# Instructions to follow
Identify each line holding the string "materials" and copy it.

# Data block
"""
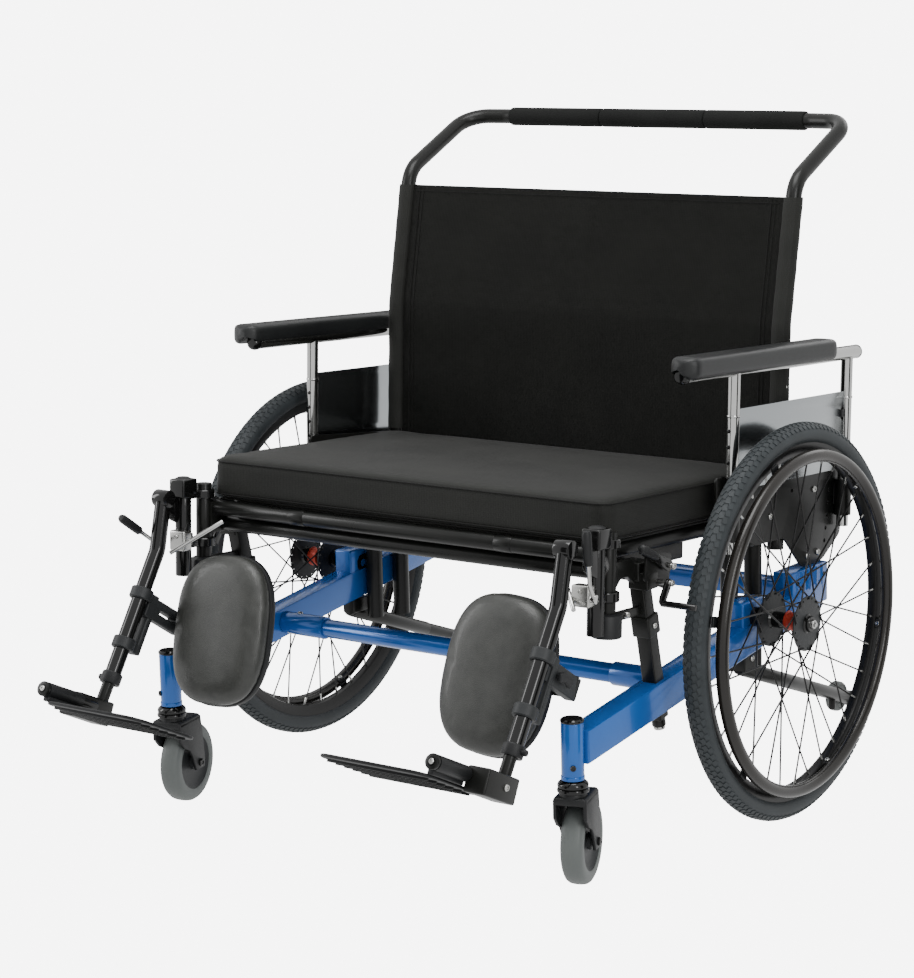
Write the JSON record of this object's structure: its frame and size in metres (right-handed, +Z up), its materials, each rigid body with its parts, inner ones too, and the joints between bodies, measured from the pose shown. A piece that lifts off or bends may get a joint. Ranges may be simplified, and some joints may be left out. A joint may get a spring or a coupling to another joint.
{
  "type": "manual wheelchair",
  "caption": "Wide manual wheelchair: padded seat between height-adjustable arms, large spoked wheels with handrims, casters, swing-away elevating leg rests and a push bar.",
  "frame": {"origin": "on the floor under the middle of the whole chair", "axes": "+Z up, the chair faces -Y, +X is the side of the leg rest whose release lever stands upright"},
  "size_m": [1.013, 1.1679, 1.0543],
  "materials": {
    "blue_paint": "gloss",
    "black_paint": "satin",
    "chrome": "polished",
    "aluminium": "polished",
    "tyre": "matt",
    "grey_tyre": "matt",
    "black_plastic": "satin",
    "vinyl": "grained",
    "foam": "matt",
    "fabric": "woven"
  },
  "bodies": {
    "chair": {"anti_tip_tube_left": "black_paint", "anti_tip_tube_right": "black_paint", "back_frame": "black_paint", "back_upholstery": "fabric", "base_beam_left": "blue_paint", "base_beam_right": "blue_paint", "base_cross_tube": "blue_paint", "base_rear_tube": "blue_paint", "push_grip": "foam", "rear_plate_left": "black_paint", "rear_plate_right": "black_paint", "seat_cushion": "fabric", "seat_front_tube": "black_paint", "seat_pan": "fabric", "seat_post_left": "black_paint", "seat_post_right": "black_paint", "seat_rail_left": "black_paint", "seat_rail_right": "black_paint", "seat_rear_tube": "black_paint"},
    "wheel_left": {"tyre_left": "tyre", "rim_left": "black_paint", "hub_left": "black_paint", "handrim_left": "black_paint"},
    "tip_wheel_left": {"anti_tip_wheel_left": "grey_tyre"},
    "caster_swivel_left": {"caster_fork_left": "black_plastic"},
    "caster_roller_left": {"caster_wheel_left": "grey_tyre"},
    "arm_left": {"arm_frame_left": "chrome", "arm_pad_left": "vinyl", "skirt_panel_left": "aluminium"},
    "lock_lever_left": {"brake_lever_left": "black_paint"},
    "lock_shoe_left": {"brake_shoe_left": "black_paint"},
    "hanger_left": {"legrest_hanger_left": "black_paint"},
    "leg_left": {"leg_tube_left": "black_paint"},
    "lock_rod_left": {"elevation_rod_left": "chrome"},
    "release_left": {"release_lever_left": "chrome"},
    "calf_left": {"calf_bracket_left": "black_plastic", "calf_pad_left": "vinyl"},
    "foot_left": {"foot_tube_left": "black_plastic"},
    "plate_left": {"footplate_left": "black_plastic"},
    "wheel_right": {"tyre_right": "tyre", "rim_right": "black_paint", "hub_right": "black_paint", "handrim_right": "black_paint"},
    "tip_wheel_right": {"anti_tip_wheel_right": "grey_tyre"},
    "caster_swivel_right": {"caster_fork_right": "black_plastic"},
    "caster_roller_right": {"caster_wheel_right": "grey_tyre"},
    "arm_right": {"arm_frame_right": "chrome", "arm_pad_right": "vinyl", "skirt_panel_right": "aluminium"},
    "lock_lever_right": {"brake_lever_right": "black_paint"},
    "lock_shoe_right": {"brake_shoe_right": "black_paint"},
    "hanger_right": {"legrest_hanger_right": "black_paint"},
    "leg_right": {"leg_tube_right": "black_paint"},
    "lock_rod_right": {"elevation_rod_right": "chrome"},
    "release_right": {"release_lever_right": "chrome"},
    "calf_right": {"calf_bracket_right": "black_plastic", "calf_pad_right": "vinyl"},
    "foot_right": {"foot_tube_right": "black_plastic"},
    "plate_right": {"footplate_right": "black_plastic"}
  },
  "joints": [
    {"name": "wheel_left_spin", "type": "hinge", "parent": "chair", "child": "wheel_left", "pos_m": [0.466, 0.206, 0.305], "axis": [1, 0, 0], "continuous": true},
    {"name": "tip_wheel_left_spin", "type": "hinge", "parent": "chair", "child": "tip_wheel_left", "pos_m": [0.3595, 0.544, 0.094], "axis": [1, 0, 0], "continuous": true},
    {"name": "caster_left_swivel", "type": "hinge", "parent": "chair", "child": "caster_swivel_left", "pos_m": [0.379, -0.272, 0.166], "axis": [0, 0, 1], "continuous": true},
    {"name": "caster_left_roll", "type": "hinge", "parent": "caster_swivel_left", "child": "caster_roller_left", "pos_m": [0.36662, -0.23344, 0.0635], "axis": [0.9521, 0.3057, 0], "continuous": true},
    {"name": "arm_left_height", "type": "slide", "parent": "chair", "child": "arm_left", "axis": [0, 0.0576, 0.9983], "range_m": [0, 0.06]},
    {"name": "lock_lever_left_turn", "type": "hinge", "parent": "chair", "child": "lock_lever_left", "pos_m": [0.412, -0.062, 0.438], "axis": [1, 0, 0], "range_deg": [0, 38]},
    {"name": "lock_shoe_left_turn", "type": "hinge", "parent": "chair", "child": "lock_shoe_left", "pos_m": [0.424, -0.084, 0.418], "axis": [1, 0, 0], "range_deg": [0, 19.01]},
    {"name": "legrest_left_swing", "type": "hinge", "parent": "chair", "child": "hanger_left", "pos_m": [0.38, -0.17537, 0.46699], "axis": [0, 0.0576, 0.9983], "range_deg": [0, 90]},
    {"name": "legrest_left_raise", "type": "hinge", "parent": "hanger_left", "child": "leg_left", "pos_m": [0.374, -0.27505, 0.49798], "axis": [-1, 0, 0], "range_deg": [0, 55]},
    {"name": "lock_rod_left_slide", "type": "slide", "parent": "hanger_left", "child": "lock_rod_left", "axis": [0.6222, -0.6197, -0.4784], "range_m": [0, 0.054]},
    {"name": "release_left_turn", "type": "hinge", "parent": "hanger_left", "child": "release_left", "pos_m": [0.4055, -0.25089, 0.42527], "axis": [1, 0, 0], "range_deg": [0, 50]},
    {"name": "calf_pad_left_turn", "type": "hinge", "parent": "leg_left", "child": "calf_left", "pos_m": [0.374, -0.3567, 0.3235], "axis": [0, 0.5446, 0.8387], "range_deg": [0, 35]},
    {"name": "foot_tube_left_length", "type": "slide", "parent": "leg_left", "child": "foot_left", "axis": [0, -0.5446, -0.8387], "range_m": [0, 0.07]},
    {"name": "footplate_left_flip", "type": "hinge", "parent": "foot_left", "child": "plate_left", "pos_m": [0.357, -0.51948, 0.23955], "axis": [0, 0.8988, -0.4384], "range_deg": [0, 90]},
    {"name": "wheel_right_spin", "type": "hinge", "parent": "chair", "child": "wheel_right", "pos_m": [-0.466, 0.206, 0.305], "axis": [1, 0, 0], "continuous": true},
    {"name": "tip_wheel_right_spin", "type": "hinge", "parent": "chair", "child": "tip_wheel_right", "pos_m": [-0.3595, 0.544, 0.094], "axis": [1, 0, 0], "continuous": true},
    {"name": "caster_right_swivel", "type": "hinge", "parent": "chair", "child": "caster_swivel_right", "pos_m": [-0.379, -0.272, 0.166], "axis": [0, 0, 1], "continuous": true},
    {"name": "caster_right_roll", "type": "hinge", "parent": "caster_swivel_right", "child": "caster_roller_right", "pos_m": [-0.38749, -0.2324, 0.0635], "axis": [0.9778, 0.2096, 0], "continuous": true},
    {"name": "arm_right_height", "type": "slide", "parent": "chair", "child": "arm_right", "axis": [0, 0.0576, 0.9983], "range_m": [0, 0.06]},
    {"name": "lock_lever_right_turn", "type": "hinge", "parent": "chair", "child": "lock_lever_right", "pos_m": [-0.412, -0.062, 0.438], "axis": [1, 0, 0], "range_deg": [0, 38]},
    {"name": "lock_shoe_right_turn", "type": "hinge", "parent": "chair", "child": "lock_shoe_right", "pos_m": [-0.424, -0.084, 0.418], "axis": [1, 0, 0], "range_deg": [0, 19.01]},
    {"name": "legrest_right_swing", "type": "hinge", "parent": "chair", "child": "hanger_right", "pos_m": [-0.38, -0.17537, 0.46699], "axis": [0, -0.0576, -0.9983], "range_deg": [0, 90]},
    {"name": "legrest_right_raise", "type": "hinge", "parent": "hanger_right", "child": "leg_right", "pos_m": [-0.374, -0.27505, 0.49798], "axis": [-1, 0, 0], "range_deg": [0, 55]},
    {"name": "lock_rod_right_slide", "type": "slide", "parent": "hanger_right", "child": "lock_rod_right", "axis": [-0.6222, -0.6197, -0.4784], "range_m": [0, 0.054]},
    {"name": "release_right_turn", "type": "hinge", "parent": "hanger_right", "child": "release_right", "pos_m": [-0.4055, -0.25089, 0.42527], "axis": [1, 0, 0], "range_deg": [-50, 0]},
    {"name": "calf_pad_right_turn", "type": "hinge", "parent": "leg_right", "child": "calf_right", "pos_m": [-0.374, -0.3567, 0.3235], "axis": [0, -0.5446, -0.8387], "range_deg": [0, 35]},
    {"name": "foot_tube_right_length", "type": "slide", "parent": "leg_right", "child": "foot_right", "axis": [0, -0.5446, -0.8387], "range_m": [0, 0.07]},
    {"name": "footplate_right_flip", "type": "hinge", "parent": "foot_right", "child": "plate_right", "pos_m": [-0.357, -0.51948, 0.23955], "axis": [0, -0.8988, 0.4384], "range_deg": [0, 90]}
  ],
  "couplings": [
    {"joint": "lock_shoe_left_turn", "follows": "lock_lever_left_turn", "ratio": 0.5},
    {"joint": "lock_rod_left_slide", "follows": "legrest_left_raise", "m_per_rad": 0.056},
    {"joint": "lock_shoe_right_turn", "follows": "lock_lever_right_turn", "ratio": 0.5},
    {"joint": "lock_rod_right_slide", "follows": "legrest_right_raise", "m_per_rad": 0.056}
  ]
}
"""
# Exercise output
Write the JSON record of this object's structure: its frame and size in metres (right-handed, +Z up), its materials, each rigid body with its parts, inner ones too, and the joints between bodies, measured from the pose shown. A piece that lifts off or bends may get a joint. Ranges may be simplified, and some joints may be left out. A joint may get a spring or a coupling to another joint.
  "materials": {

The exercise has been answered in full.